Another uncertainty is the timing. As the Bank study indicates, all of this land will not automatically come into production within a year or two. Although the flurry of reports of large-scale land acquisitions began in 2008, as of 2010 there were only a few small harvests to point to. As noted, the Saudis harvested their first rice crop in Ethiopia in late 2008. In 2009, South Korea’s Hyundai Heavy Industries harvested some 4,500 tons of soybeans and 2,000 tons of corn on a 25,000-acre farm it took over from Russian owners, roughly 100 miles north of Vladivostok. Hyundai plans to expand this to 125,000 acres by 2012, and by 2015 it expects to produce 100,000 tons of soybeans and corn annually for the Korean market, less than 1 percent of South Korea’s consumption of these two commodities. And an Indian firm has started harvesting corn in Ethiopia. 36

The public infrastructure to support modern market-oriented agriculture does not yet exist in much of Africa. In some countries, it will take years to build the roads needed both to bring in agricultural inputs, such as fertilizer, and to export the farm products. Modern agriculture requires its own infrastructure—machine sheds, grain silos, fertilizer storage sheds, fuel storage facilities, and, in many situations, irrigation pumps and well-drilling equipment. Overall, land development to date appears to be a slow, time-consuming process.

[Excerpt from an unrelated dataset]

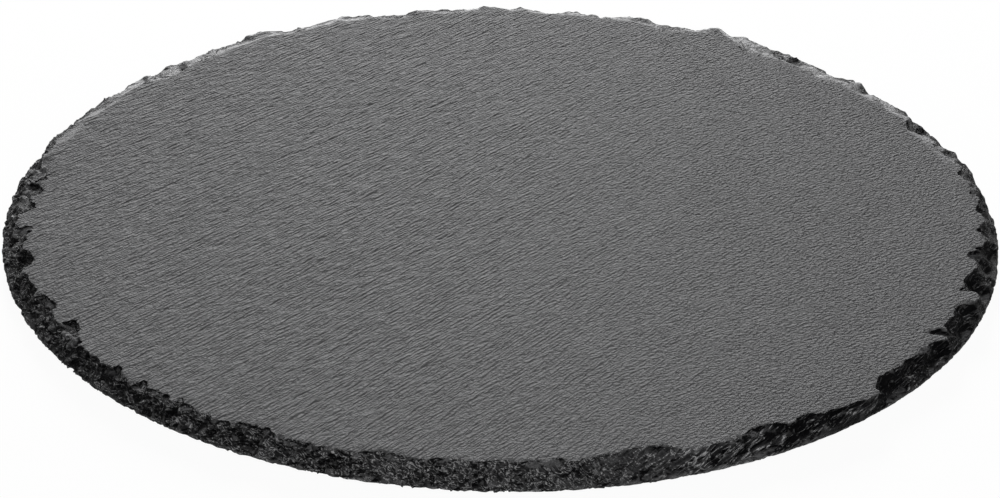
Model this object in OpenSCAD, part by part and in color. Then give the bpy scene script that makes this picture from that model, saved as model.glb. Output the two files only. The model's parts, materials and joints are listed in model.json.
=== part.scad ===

Even if some of these projects can dramatically boost land productivity, there is also the question of whether local people will benefit. If virtually all the inputs—the farm equipment, the fertilizer, the pesticides, the seeds—are brought in from abroad and if all the output is shipped out of the country, it will not contribute to the local economy or the local food supply. At best, people from local communities may get work as farm laborers, but in highly mechanized operations, jobs will be few. At worst, countries will be left with less land and water with which to feed their already hungry populations.

One of the most difficult variables to evaluate is political stability. Once opposition political parties are in office, they may cancel the agreements, arguing that they were secretly negotiated without public participation or support. Land acquisitions in the DRC and Sudan, both among the top five failing states, are particularly risky. Few things are more likely to fuel insurgencies than taking land away from people. Agricultural equipment is easily sabotaged. If ripe fields of grain are torched, they burn quickly. 37

The World Bank, working with the U.N. Food and Agriculture Organization and other related agencies, has formulated a set of principles governing land acquisitions. These guiding principles are well conceived, but there is no mechanism to enforce them. The Bank does not seem eager to challenge the basic argument of those acquiring land, namely that it will benefit those who live in the host countries. 38

But the land acquisitions are being fundamentally challenged by a coalition of more than 100 NGOs, some national and others international. These groups argue that what the world needs is not large corporations bringing large-scale, highly mechanized, capital-intensive agriculture into these countries, but international support for community-based farming, centered around labor-intensive family farms that produce for local and regional markets and that create desperately needed jobs. 39

As land and water become scarce, as the earth’s temperature rises, and as world food security deteriorates, a dangerous geopolitics of food scarcity is emerging. The conditions giving rise to this have been in the making for several decades, but the situation has come into sharp focus only in the last few years. Land grabbing is an integral part of a global power struggle for food security. Not only is it designed to benefit the rich, it will likely do so at the expense of the poor.